Ce régime hybride, souvent méconnu, constitue une opportunité intéressante pour ceux qui ont anticipé leur transmission avant octobre 1998, même après leur 70ème anniversaire.
Comment optimiser la fiscalité successorale d’une assurance vie ?
- Effectuer les versements avant 70 ans
Le premier levier fiscal consiste à alimenter son contrat avant 70 ans, afin de bénéficier de l’abattement individuel de 152 500 € par bénéficiaire, beaucoup plus généreux que celui après 70 ans (30 500 € global).

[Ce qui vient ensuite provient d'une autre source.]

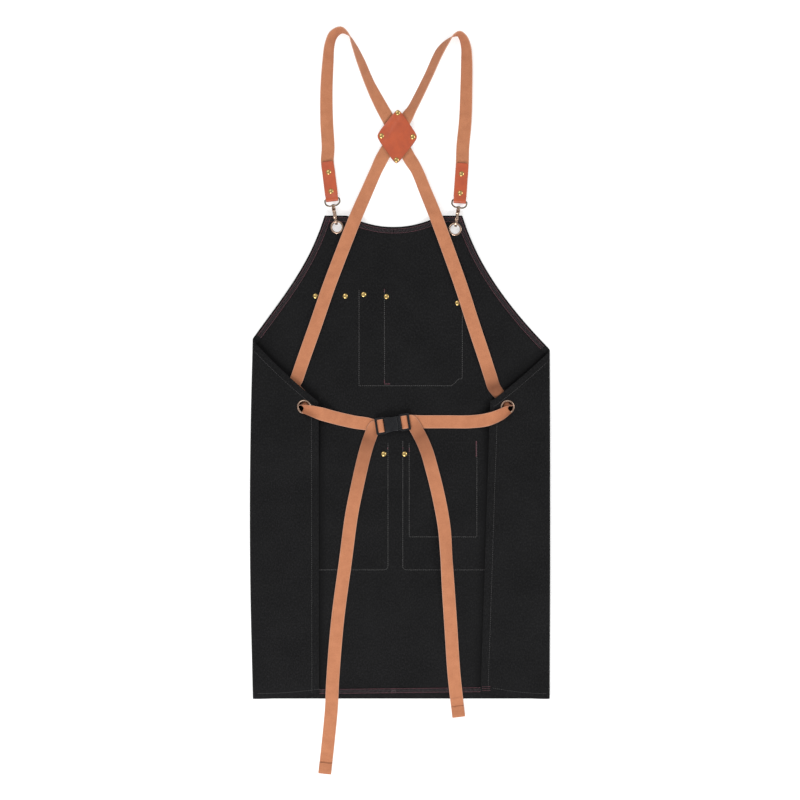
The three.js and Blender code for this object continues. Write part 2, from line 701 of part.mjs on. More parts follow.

- Diversifier les bénéficiaires
Plus vous répartissez votre capital entre plusieurs bénéficiaires, plus vous optimisez les abattements. Exemple : un capital de 450 000 € versé avant 70 ans à 3 bénéficiaires permet d’utiliser 457 500 € d’abattements (152 500 x 3).
- Souscrire plusieurs contrats
Il peut être pertinent de souscrire plusieurs contrats en fonction de la stratégie successorale : un contrat pour les enfants, un autre pour un conjoint, etc. Cela permet une gestion personnalisée des bénéficiaires et des supports d’investissement.
- Actualiser régulièrement la clause bénéficiaire
Votre clause doit évoluer avec votre situation familiale. Une clause obsolète peut entraîner une requalification fiscale ou l’attribution à des bénéficiaires non souhaités.